The Commissioner for Older People says more needs to be done to tackle age-based discrimination in Northern Ireland, as his latest report finds almost half of older people have experienced ageism.

The Commissioner’s latest report ‘Are you ageist?’ which launched today (Wednesday 20 March) details findings from extensive consultations his office carried out with older people in every county in Northern Ireland, alongside results from a survey of 333 older people.

The report found that:

  • Almost half (49%) of older people surveyed in NI have experienced ageism.
  • Almost two thirds (65%) agreed that older people were viewed as a burden to society and taken less seriously as they have gotten older.
  • The vast majority (87%) believe that more government engagement is needed to tackle ageism and ageist attitudes.
  • An overwhelming 95% agreed that older people have a lot to contribute to the workplace.
  • Almost two thirds (63%) felt that modern workplaces do not cater for older people.
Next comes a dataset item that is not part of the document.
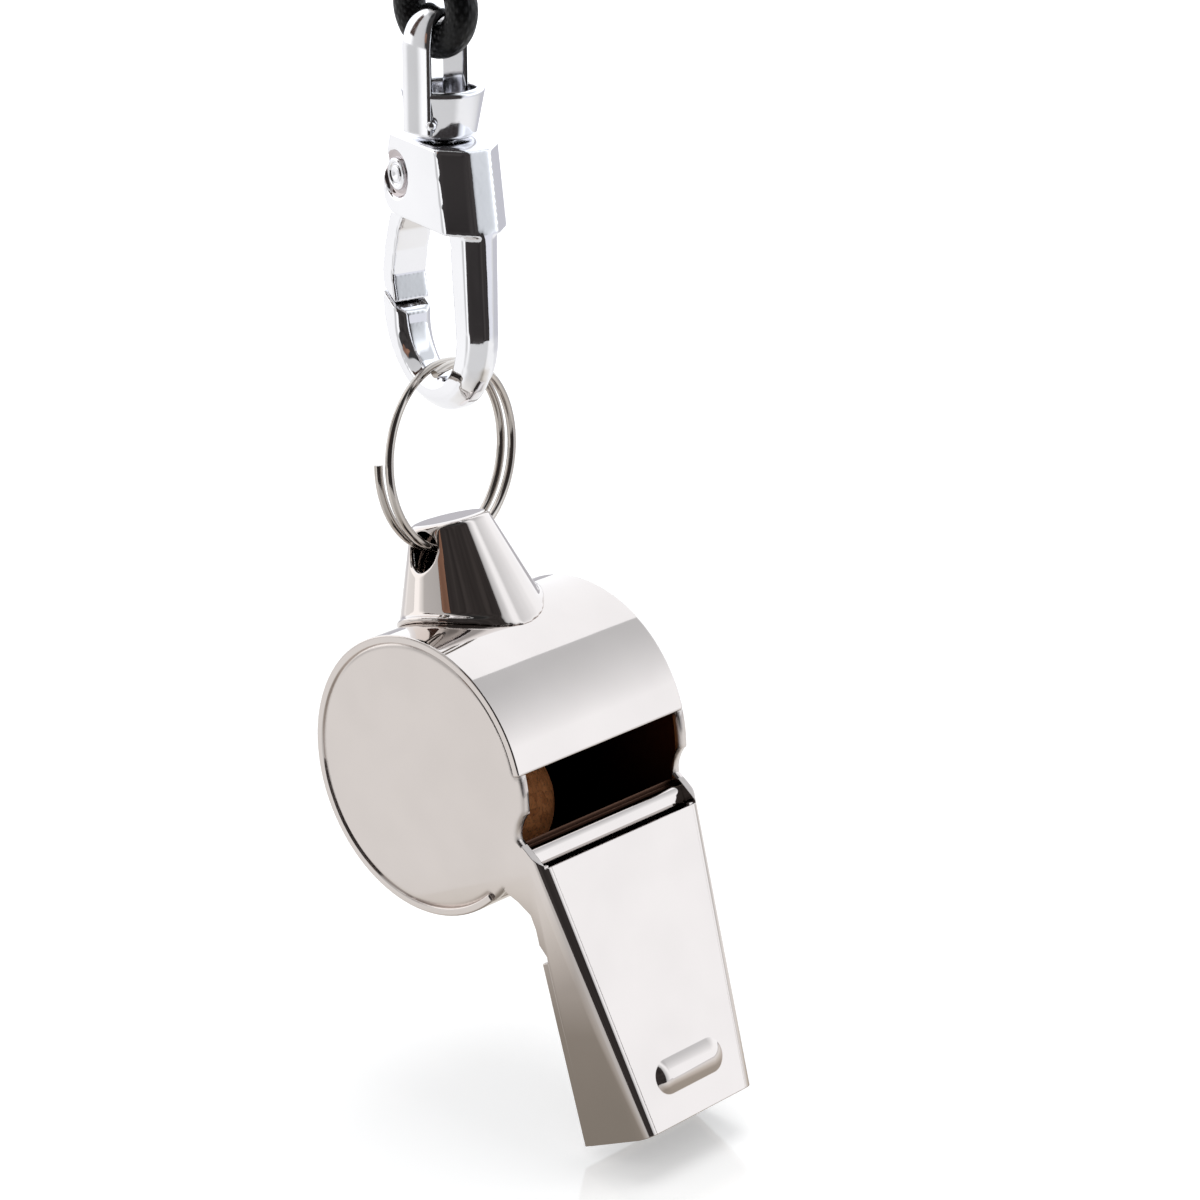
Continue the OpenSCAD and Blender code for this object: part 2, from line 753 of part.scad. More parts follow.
// the bar from inside the block down the shank, round the bend and up to the nose
module clasp_bar() {
    steps = 18;
    tip = nose_height + bar_depth;
    bend = [for (i = [0:steps])
        section(outer_centre + polar(bend_outer, -180 * i / steps),
            inner_centre + polar(bend_inner, -180 * i / steps),
            (bend_thickness + (nose_thickness - bend_thickness) * i / steps) / 2,
            bar_chamfer + (nose_chamfer - bar_chamfer) * i / steps)];
    top = [section([block_front_bottom, block_bottom + bar_chamfer / 4],
        [shank_inner, block_bottom + bar_chamfer / 4], bar_thickness / 2, bar_chamfer)];
    nose = [section([bend_shift - bend_outer, tip], [inner_shift - bend_inner, tip],
        nose_thickness / 2, nose_chamfer)];
    difference() {
        through(concat(top, bend, nose));
        translate([nose_x, 0, nose_height])
            rotate([0, nose_slope, 0])
                translate([-bar_depth * 2, -bar_thickness, 0])
                    cube([bar_depth * 4, bar_thickness * 2, bar_depth * 4]);
    }
}

module clasp_body() {
    color([0.8, 0.82, 0.86])
        in_hook() {
            clasp_block();
            clasp_bar();
        }
}

// the gate's outline about its rivet, cut by a reach
module gate_outline() {
    outer = [for (p = gate_shares) [-p[0], p[1]] * gate_run];
    inner = [for (i = [len(outer) - 1:-1:1])
        let (way = unit(outer[min(i + 1, len(outer) - 1)] - outer[i - 1]))
        outer[i] + gate_depth * [-way[1], way[0]]];
    circle(r = knuckle_radius);
    polygon(concat(outer, inner, [[knuckle_radius * 0.9, -knuckle_radius * 0.6]]));
}

// the gate's heel under the spring
module heel_outline() {
    seat = spring_seat - rivet_height;
    reach = spring_front + rivet_back + spring_radius + spring_wire;
    intersection() {
        polygon([[-knuckle_radius * 0.5, -knuckle_radius * 0.8],
            [knuckle_radius * 0.9, -knuckle_radius * 0.5],
            [reach - spring_radius * 3.4, seat], [reach, seat],
            [reach, seat - gate_depth * 0.5], [knuckle_radius * 0.4, seat - gate_depth * 0.7],
            [-knuckle_radius, seat]]);
        circle(r = reach * 1.11);
    }
}

module clasp_gate() {
    color([0.76, 0.78, 0.82])
        in_hook()
            translate([-rivet_back, 0, rivet_height])
                difference() {
                    union() {
                        plate(gate_tongue)
                            gate_outline();
                        plate(gate_tongue)
                            heel_outline();
                        intersection() {
                            plate(gate_thickness)
                                gate_outline();
                            translate([-gate_reach, -gate_thickness,
                                block_bottom - rivet_height - gate_reach - gate_gap * 2])
                                cube([gate_reach * 2, gate_thickness * 2, gate_reach]);
                        }
                    }
                    cross_bar(rivet_radius + rivet_clearance, block_thickness);
                    // the sloping end, clear of the nose
                    translate([nose_x + rivet_back, 0, nose_height - rivet_height])
                        rotate([0, nose_slope, 0])
                            translate([-bar_depth * 2, -bar_thickness, gate_gap - bar_depth * 4])
                                cube([bar_depth * 4, bar_thickness * 2, bar_depth * 4]);
                }
}

module gate_rivet() {
    head_out = block_thickness / 2 - rivet_recess;
    dome = rivet_recess * 0.95;
    color([0.74, 0.74, 0.74])
        in_hook()
            translate([-rivet_back, 0, rivet_height]) {
                cross_bar(rivet_radius, head_out * 2 + dome);
                for (side = [0, 180])
                    rotate([90, 0, side])
                        translate([0, 0, head_out])
                            cylinder(r1 = rivet_head_radius, r2 = rivet_head_radius * 0.75,
                                h = dome);
            }
}

// the small coil that presses the gate shut
function spring_path() =
    let (
        steps = spring_turns * wire_turn_steps,
        travel = spring_length - spring_wire,
        curve = [for (i = [0:steps])
            [spring_radius * cos(360 * spring_turns * i / steps),
                spring_radius * sin(360 * spring_turns * i / steps),
                spring_wire / 2 + travel * i / steps]],
        count = len(curve)
    )
    curve;

module gate_spring() {
    echo("least gap between the spring's turns",
        (spring_length - spring_wire) / spring_turns - spring_wire);
    color([0.7, 0.7, 0.7])
        in_hook()
            translate([spring_front, 0, spring_seat])
                tube(spring_path(), [0, 0, 1], spring_wire / 2, 6);
}

// the swivel eye

module swivel_eye() {
    inner = arch_radius - eye_sheet;
    foot = cup_bottom + eye_sheet;
    round = cup_radius - cup_foot_radius;
    color([0.74, 0.74, 0.76])
        chain() {
            // the cup
            difference() {
                rotate_extrude()
                    polygon(concat(
                        [[swivel_radius, cup_bottom]],
                        arc([cup_foot_radius, cup_bottom + round], round, -90, 0, arc_steps),
                        [[cup_radius, cup_top - eye_sheet * 0.3],
                            [cup_radius - eye_sheet * 0.3, cup_top],
                            [cup_radius - eye_sheet * 0.7, cup_top],
                            [cup_radius - eye_sheet, cup_top - eye_sheet * 0.3],
                            [cup_radius - eye_sheet, foot + round],
                            [cup_foot_radius - eye_sheet * 0.5, foot],
                            [swivel_radius, foot]]
                    ));
            }
            // the strap: front limb, arch and back limb
            rotate([0, 0, -90]) {
                translate([cup_radius - eye_sheet, -strap_width / 2, cup_bottom + cup_height * 0.4])
                    cube([eye_sheet, strap_width, arch_z - cup_bottom - cup_height * 0.4]);
                translate([-strap_back, -strap_width / 2, foot])
                    cube([eye_sheet, strap_width, arch_z - foot]);
                translate([arch_shift, 0, arch_z])
                    intersection() {
                        plate(strap_width)
                            difference() {
                                circle(r = arch_radius);
                                circle(r = inner);
                            }
                        translate([-cup_radius * 2, -strap_width, 0])
                            cube([cup_radius * 4, strap_width * 2, cup_radius * 2]);
                    }
            }
        }
}

module swivel_rivet() {
    foot = cup_bottom + eye_sheet;
    color([0.72, 0.72, 0.72])
        chain()
            rotate_extrude()
                polygon([[0, roof_z - swivel_clearance - swivel_head],
                    [swivel_foot_radius, roof_z - swivel_clearance - swivel_head],
                    [swivel_foot_radius, roof_z - swivel_clearance],
                    [swivel_radius, roof_z - swivel_clearance],
                    [swivel_radius, foot], [swivel_head_radius, foot],
                    [swivel_head_radius, foot + swivel_head * 0.5],
                    [swivel_head_radius * 0.6, foot + swivel_head], [0, foot + swivel_head]]);
}

// the cord

function ease(share) = (1 - cos(180 * share)) / 2;

// one strand from the ferrule's middle out to a bend, as spacing and height
function strand(from_z, throat_z, to_z, to_x, steps) =
    concat([[ferrule_strand, from_z], [ferrule_strand, (from_z + throat_z) / 2]],
        [for (i = [0:steps])
            [ferrule_strand + (to_x - ferrule_strand) * ease(i / steps),
                throat_z + (to_z - throat_z) * i / steps]]);

function both_strands(one, bend) =
    let (count = len(one))
    concat(
        [for (p = one) [-p[0], 0, p[1] - hang_height]],
        [for (p = bend) [p[0], 0, p[1] - hang_height]],
        [for (i = [count - 1:-1:0]) [one[i][0], 0, one[i][1] - hang_height]]
    );

function lower_route() =
    both_strands(
        strand(ferrule_middle - cord_end_gap, ferrule_bottom, bight_height, bight_radius, 6),
        [for (i = [1:arc_steps - 1])
            [0, bight_height] + polar(bight_radius, 180 + 180 * i / arc_steps)]
    );

function upper_route() =
    both_strands(
        strand(ferrule_middle + cord_end_gap, ferrule_top, loop_z, loop_radius, 8),
        [for (i = [1:arc_steps - 1])
            [0, loop_z] + polar(loop_radius, 180 - 180 * i / arc_steps)]
    );

// the lower bight, through the eye
module lanyard_cord() {
    color([0.06, 0.06, 0.07])
        tube(lower_route(), [0, 1, 0], cord_diameter / 2, cord_sides);
}

// the upper loop, by which it is hung
module lanyard_loop() {
    color([0.06, 0.06, 0.07])
        tube(upper_route(), [0, 1, 0], cord_diameter / 2, cord_sides);
}

// the crimped ferrule that grips all four strands
module ferrule_shape(radius, height) {
    for (side = [-1, 1])
        translate([side * ferrule_strand, 0, 0])
            cylinder(r = radius, h = height);
    translate([-ferrule_strand, -radius, 0])
        cube([ferrule_strand * 2, radius * 2, height]);
}

module cord_ferrule() {
    color([0.7, 0.7, 0.72])
        translate([0, 0, ferrule_bottom - hang_height])
            difference() {
                ferrule_shape(cord_diameter / 2 + ferrule_wall, ferrule_length);
                translate([0, 0, -pass])
                    ferrule_shape(cord_diameter / 2, ferrule_length + pass * 2);
            }
}

body_shell();
barrel_band();
windway_floor();
lanyard_lug();
cork_pea();
split_ring();
clasp_body();
clasp_gate();
gate_rivet();
gate_spring();
swivel_eye();
swivel_rivet();
lanyard_cord();
lanyard_loop();
cord_ferrule();
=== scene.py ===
"""Dresses the hanging pea whistle, its split ring, snap hook and cord for a studio picture."""

import logging
import math
from dataclasses import dataclass, replace
from enum import Enum
from typing import Optional, Sequence

import bmesh
import bpy
from mathutils import Matrix, Vector


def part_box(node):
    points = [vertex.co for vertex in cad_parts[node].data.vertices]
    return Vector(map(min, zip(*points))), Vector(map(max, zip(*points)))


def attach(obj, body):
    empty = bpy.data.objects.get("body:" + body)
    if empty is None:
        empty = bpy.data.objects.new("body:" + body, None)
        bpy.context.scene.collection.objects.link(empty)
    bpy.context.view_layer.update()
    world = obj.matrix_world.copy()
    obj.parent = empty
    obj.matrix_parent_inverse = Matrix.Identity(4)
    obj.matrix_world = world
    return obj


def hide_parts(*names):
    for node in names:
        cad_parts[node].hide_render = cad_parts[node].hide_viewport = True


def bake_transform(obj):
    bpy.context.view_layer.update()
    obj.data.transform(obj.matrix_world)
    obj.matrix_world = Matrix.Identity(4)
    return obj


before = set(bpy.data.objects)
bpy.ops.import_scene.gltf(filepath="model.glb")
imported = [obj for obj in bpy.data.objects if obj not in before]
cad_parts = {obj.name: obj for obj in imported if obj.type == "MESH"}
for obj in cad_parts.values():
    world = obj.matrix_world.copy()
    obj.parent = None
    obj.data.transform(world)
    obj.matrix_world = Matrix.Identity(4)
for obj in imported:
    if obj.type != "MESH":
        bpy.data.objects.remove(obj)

MM = 0.001
# height of the shared frame's zero above the lug's hole, in millimetres
HANG = 64.0
# how far the snap hook's middle stands behind that zero, in millimetres
DEPTH = 0.7
LOG = logging.getLogger("whistle")

Pair = tuple[float, float]
Point = tuple[float, float, float]
Colour = tuple[float, float, float]
Stops = Sequence[tuple[float, "float | Colour"]]
Socket = bpy.types.NodeSocket
Piece = bpy.types.Object


class Body(str, Enum):
    """The moving bodies that the pieces ride on."""

    LANYARD = "lanyard"
    EYE = "eye"
    CLASP = "clasp"
    GATE = "gate"
    RING = "ring"
    WHISTLE = "whistle"
    PEA = "pea"


class Grain(str, Enum):
    """How a metal's surface was finished."""

    PLATED = "plated"
    CAST = "cast"
    DRAWN = "drawn"


# materials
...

Speaking about his report, the Commissioner for Older People, Eddie Lynch, said: “The conversations I have had with many older people during our consultations and the results of the survey indicate that ageism is very much prevalent in Northern Ireland and is one of the most socially accepted forms of discrimination. As a society, we need to take ageism seriously, be aware of its harmful effects and work together to make sure we are not only addressing it in our policies and behaviours, but actively challenging it whenever we encounter it.”
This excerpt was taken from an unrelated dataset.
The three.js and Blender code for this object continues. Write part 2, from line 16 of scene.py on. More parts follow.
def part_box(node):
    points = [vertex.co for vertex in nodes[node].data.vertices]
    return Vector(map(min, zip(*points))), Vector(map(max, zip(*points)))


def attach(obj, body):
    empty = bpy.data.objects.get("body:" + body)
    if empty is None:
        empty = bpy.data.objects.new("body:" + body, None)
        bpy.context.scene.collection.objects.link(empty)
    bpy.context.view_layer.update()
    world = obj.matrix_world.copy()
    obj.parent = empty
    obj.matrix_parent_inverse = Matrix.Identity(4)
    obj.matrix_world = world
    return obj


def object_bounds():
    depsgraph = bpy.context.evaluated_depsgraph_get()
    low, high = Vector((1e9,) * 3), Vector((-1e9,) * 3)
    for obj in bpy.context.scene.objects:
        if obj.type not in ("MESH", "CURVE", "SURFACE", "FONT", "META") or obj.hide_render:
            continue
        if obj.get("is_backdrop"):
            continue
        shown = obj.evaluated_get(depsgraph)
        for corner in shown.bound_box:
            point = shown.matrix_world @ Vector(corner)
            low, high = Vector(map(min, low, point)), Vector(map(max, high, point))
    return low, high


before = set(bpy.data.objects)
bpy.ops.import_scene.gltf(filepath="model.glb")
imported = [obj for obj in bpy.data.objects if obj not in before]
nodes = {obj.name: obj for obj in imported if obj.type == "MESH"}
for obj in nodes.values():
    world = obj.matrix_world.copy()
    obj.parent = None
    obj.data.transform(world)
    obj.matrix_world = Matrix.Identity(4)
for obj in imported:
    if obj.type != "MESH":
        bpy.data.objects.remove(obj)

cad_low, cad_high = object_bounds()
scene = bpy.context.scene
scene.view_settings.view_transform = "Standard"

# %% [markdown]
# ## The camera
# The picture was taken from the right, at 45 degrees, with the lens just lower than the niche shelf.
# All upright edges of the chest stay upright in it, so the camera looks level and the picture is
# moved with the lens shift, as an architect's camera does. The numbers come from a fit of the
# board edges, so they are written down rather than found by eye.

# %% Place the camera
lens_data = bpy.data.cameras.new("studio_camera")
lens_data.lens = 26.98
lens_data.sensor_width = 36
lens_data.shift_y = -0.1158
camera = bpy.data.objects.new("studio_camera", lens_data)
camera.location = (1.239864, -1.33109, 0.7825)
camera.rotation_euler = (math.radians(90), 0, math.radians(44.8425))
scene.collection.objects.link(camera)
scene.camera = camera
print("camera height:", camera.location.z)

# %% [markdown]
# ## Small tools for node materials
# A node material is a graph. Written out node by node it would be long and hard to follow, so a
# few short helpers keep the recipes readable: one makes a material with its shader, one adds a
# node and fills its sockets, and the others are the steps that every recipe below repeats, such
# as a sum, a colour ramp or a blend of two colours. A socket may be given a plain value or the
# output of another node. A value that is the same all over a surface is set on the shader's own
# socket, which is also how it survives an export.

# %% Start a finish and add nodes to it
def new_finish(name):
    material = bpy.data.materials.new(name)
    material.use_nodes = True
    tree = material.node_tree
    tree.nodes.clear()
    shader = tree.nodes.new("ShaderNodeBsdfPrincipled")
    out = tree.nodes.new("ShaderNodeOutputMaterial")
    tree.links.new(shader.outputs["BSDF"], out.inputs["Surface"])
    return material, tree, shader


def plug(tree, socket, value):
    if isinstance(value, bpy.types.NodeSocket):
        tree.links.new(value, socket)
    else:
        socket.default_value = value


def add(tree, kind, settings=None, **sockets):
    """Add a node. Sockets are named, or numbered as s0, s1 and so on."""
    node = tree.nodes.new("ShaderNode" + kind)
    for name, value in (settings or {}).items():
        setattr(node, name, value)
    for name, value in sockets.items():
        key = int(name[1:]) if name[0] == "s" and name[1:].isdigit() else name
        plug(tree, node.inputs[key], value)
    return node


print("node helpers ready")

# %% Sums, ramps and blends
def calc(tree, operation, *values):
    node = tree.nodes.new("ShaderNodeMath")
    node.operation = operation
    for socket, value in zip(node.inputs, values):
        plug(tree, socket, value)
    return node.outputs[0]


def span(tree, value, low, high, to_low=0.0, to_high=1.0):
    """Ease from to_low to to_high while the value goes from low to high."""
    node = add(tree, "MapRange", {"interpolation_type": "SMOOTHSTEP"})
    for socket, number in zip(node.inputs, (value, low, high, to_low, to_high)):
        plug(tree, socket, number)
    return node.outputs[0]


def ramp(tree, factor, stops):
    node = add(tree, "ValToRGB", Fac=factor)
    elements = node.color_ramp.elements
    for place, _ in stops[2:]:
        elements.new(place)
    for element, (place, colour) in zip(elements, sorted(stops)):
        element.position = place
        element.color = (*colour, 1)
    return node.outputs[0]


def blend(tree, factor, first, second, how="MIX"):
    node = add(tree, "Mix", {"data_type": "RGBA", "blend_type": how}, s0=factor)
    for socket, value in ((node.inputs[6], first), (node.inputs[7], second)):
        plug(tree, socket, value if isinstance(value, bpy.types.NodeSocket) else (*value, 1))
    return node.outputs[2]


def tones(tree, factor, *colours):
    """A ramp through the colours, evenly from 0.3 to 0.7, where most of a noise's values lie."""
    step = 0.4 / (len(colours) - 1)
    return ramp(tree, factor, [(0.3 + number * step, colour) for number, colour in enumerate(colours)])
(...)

As part of the research, the Commissioner held events with over 150 older people where they were invited to take part in a roundtable discussion and share their own experiences of ageism.

The Commissioner continued: “In these testimonies from older people, too many recounted experiences of how they often feel overlooked and excluded from society in later life. Sometimes these were innocent oversights in personal interactions, but more seriously I heard repeated examples of people’s health concerns being put down to ‘old age’ as something to be expected and tolerated as they get older. Many older people recounted how they had felt a pressure to retire early, long before they were ready to and when they felt they still had a lot to contribute to the workplace”.

Eddie Lynch continued: “Others spoke of their frustration of a media narrative that perpetuates older people being seen as a burden to society with many expressing that they felt they were not accurately portrayed in the media. The majority of the people I spoke with had very busy, active lives with many still in employment, volunteering or having caring responsibilities.”

The report includes a set of nine recommendations for government, the media, employers and for society as a whole, which the Commissioner says, if implemented, could begin to tackle ageism in Northern Ireland. Some of these recommendations include:

  • For employers - adopt age-inclusive policies and identify the factors that support older people in the workplace.
  • For government - enact equality legislation to ensure older people are legally protected to the same level in Northern Ireland as other UK regions and to recognise the importance of demographic change in the future Programme for Government by including an Outcome specific to older people.
  • For media - represent older people appropriately. Avoid clichés that are overly negative or positive. Do not present older people as an issue for younger people to address.
  • For everyone - use appropriate language when referring to older people. Speak to older people in the same way you would any other adult age group. When talking about older people, avoid clichés, derogatory terms, and negative language.

The Commissioner concluded: “As our population ages, confronting ageism is crucial to ensuring Northern Ireland is a great place to grow old. Safeguards must be put in place to protect the position of older people in society. The recommendations in this report which include calls for age discrimination legislation in Northern Ireland as well as a high level Outcome for older people in the Programme for Government, will help to ensure that the needs of our ageing population are met.